Angélica Garcia signs to Partisan Records and shares twin singles, “Y Grito” and “El Que"
NYC-based pop auteur Angélica Garcia’s signing to Partisan Records is announced today with the premiere of two entwined tracks, “Y Grito” and “El Que", and mark her first songs sung entirely in Spanish.
"Y Grito” and “El Que" arrive as a double video, directed by *UNCANNY (BROCKHAMPTON, Danger Mouse, Black Thought) and were filmed in London. Produced by Chicano Batman’s Carlos Arévalo, the songs mark Garcia's first sung entirely in Spanish, her native language, the one in which she learned to sing rancheras with her family as a child.
The twin tracks offer battle-hardened mirror images of the same difficult and at times terrifying work of healing, with Angélica summoning reinforcements from another realm with the intensity of an exorcism. In fact, Garcia’s vocal performance took such an emotional and spiritual toll that she couldn’t sing for two days after recording. These themes are reflected in the visuals for the singles, too, wherein “Y Grito” represents a battle of the physical while “El Que” represents a battle of the mind. Both singles are connected in spirit.

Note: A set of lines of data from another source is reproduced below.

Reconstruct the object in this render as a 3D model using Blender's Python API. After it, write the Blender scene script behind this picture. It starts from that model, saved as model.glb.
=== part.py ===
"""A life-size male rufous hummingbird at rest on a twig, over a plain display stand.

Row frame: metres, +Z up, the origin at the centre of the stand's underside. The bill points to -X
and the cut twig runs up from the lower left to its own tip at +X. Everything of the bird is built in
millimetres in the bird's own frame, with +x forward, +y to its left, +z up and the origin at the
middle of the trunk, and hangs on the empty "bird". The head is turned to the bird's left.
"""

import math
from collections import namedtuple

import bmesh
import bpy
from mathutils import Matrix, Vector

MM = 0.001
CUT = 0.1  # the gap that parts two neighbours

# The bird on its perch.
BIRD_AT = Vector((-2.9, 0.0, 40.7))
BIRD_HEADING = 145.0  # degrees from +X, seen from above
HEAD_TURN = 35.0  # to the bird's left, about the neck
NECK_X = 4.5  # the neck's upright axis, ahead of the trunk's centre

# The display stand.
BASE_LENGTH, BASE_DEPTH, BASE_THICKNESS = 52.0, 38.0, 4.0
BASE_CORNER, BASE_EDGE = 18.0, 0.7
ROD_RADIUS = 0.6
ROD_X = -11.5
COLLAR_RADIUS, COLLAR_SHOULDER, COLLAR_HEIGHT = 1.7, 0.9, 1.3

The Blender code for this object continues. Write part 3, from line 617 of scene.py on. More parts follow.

Garcia originally released “Y Grito'' in late 2022 – a gritty, defiant reintroduction that launches fuzzed-out Latin rhythms head-on into fluorescent-colored garage punk. Translating in English to “And I Scream,” she describes the song as being “about the adrenaline of karmic pursuit. It's about how decisions we make in the present moment can be a harsh reflection of who we are.” “Y Grito” was featured in Apple's 2022 Keynote earlier this year and in an Apple TV commercial. “El Que'' on the other hand immerses its listener into a quaking rhythmic lurch of grief processing with visceral intensity.
“If you’re going to heal yourself and change, then you have to go through your opponent— which is often a shadow side of yourself,” she says.
She continues, “Grito’ is a verb, so I wanted "Y Grito" to feel like action. That’s why there’s such a presence of drums and voices belting. "El Que" is also a specific inner monologue that I have navigated most of my life. Keeping myself and my body safe as a woman is such a careful dance that I often play out in my head, like a lion tamer facing a lion. The vocals were done in one take, and the performance required so much of my energy I couldn’t sing for two days afterwards. The chorus gets its power from all the backing voices coming in to support me from another realm, and it’s where I name the danger. When you’re exorcizing a demon, you have to call it by its name.”
"Y Grito” and “El Que" are out now via Partisan Records.